22. We have given thoughtful consideration to this argument of the learned counsel. While there is no dispute to the fact that the parties have not been living together for almost 12 years, yet a decree of divorce cannot be passed on this ground alone as has been observed by the Supreme Court in the Rao case (supra):-
“Irretrievable breakdown of marriage is not a ground for divorce under the Hindu Marriage Act.”
23. No doubt in Naveen Kohli v. Neelu Kohli (2006) 4 SCC 558, the Supreme Court made a recommendation to the Union of India to amend the Hindu Marriage Act to incorporate irretrievable breakdown of marriage as a ground for divorce, yet till date this ground of divorce has not been added to the Act. Also in Vishnu Dutt Sharma v.Manju Sharma (2009) 6 SCC 379, the Supreme Court held as under:-
“On a bare reading of Section 13 of the Act, reproduced above, it is crystal clear that no such ground of irretrievable breakdown of the marriage is provided by the legislature for granting a decree of divorce. This Court cannot add such a ground to Section 13 of the Act as that would be amending the Act, which is a function of the legislature.
Learned Counsel for the appellant has stated that this Court in some cases has dissolved a marriage on the ground of irretrievable breakdown. In our opinion, those cases have not taken into consideration the legal position which we have mentioned above, and hence they are not precedents. A mere direction of the Court without considering the legal position is not a precedent. If we grant divorce on the ground of irretrievable breakdown, then we shall by judicial verdict be adding a clause to Section 13 of the Act to the effect that irretrievable breakdown of the marriage is also a ground for divorce. In our opinion, this can only be done by the legislature and not by the Court. It is for the Parliament to enact or amend the law and not for the Courts. Hence, we do not find force in the submission of the learned Counsel for the appellant.”
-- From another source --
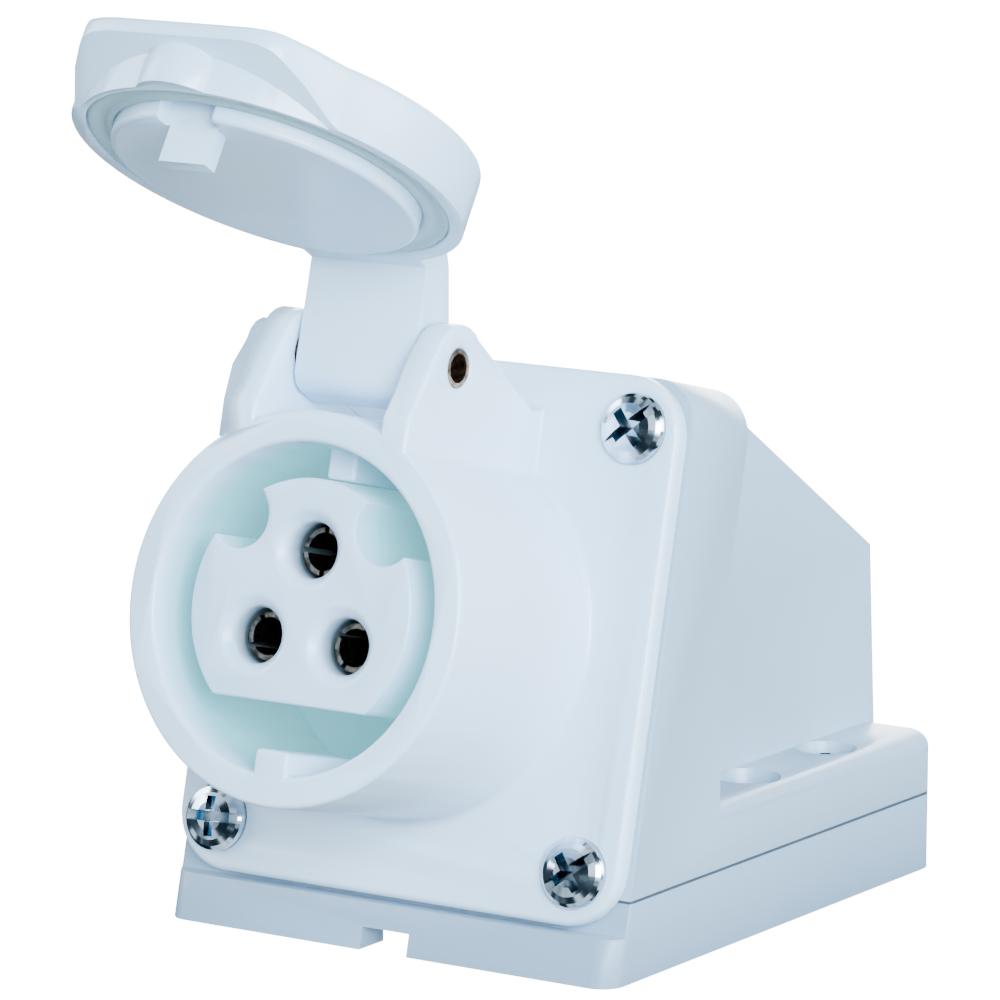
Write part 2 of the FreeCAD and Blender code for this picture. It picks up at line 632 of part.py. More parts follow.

24. The Supreme Court in Anil Kumar Jain v. Maya Jain 2009 (12) SCALE 115 clearly defined the jurisdiction of the High Court while considering the ground of irretrievable breakdown of marriage as a ground for granting divorce. The court has stated as under:
17. …….This doctrine of irretrievable break-down of marriage is not available even to the High Courts which do not have powers similar to those exercised by the Supreme Court under Article 142 of the Constitution.
25. This Court thus lacks jurisdiction to dissolve a marriage on the doctrine of “irretrievable breakdown”.
26. The findings of the Family Court that the respondent had no intention to desert the appellant cannot be faulted with especially when evidence shows that it was the appellant who had left her and the child in the rented accommodation where he stayed with them only for 2-3 days.
27. The order of the family court does not warrant any interference. The appeal has no merit and is dismissed.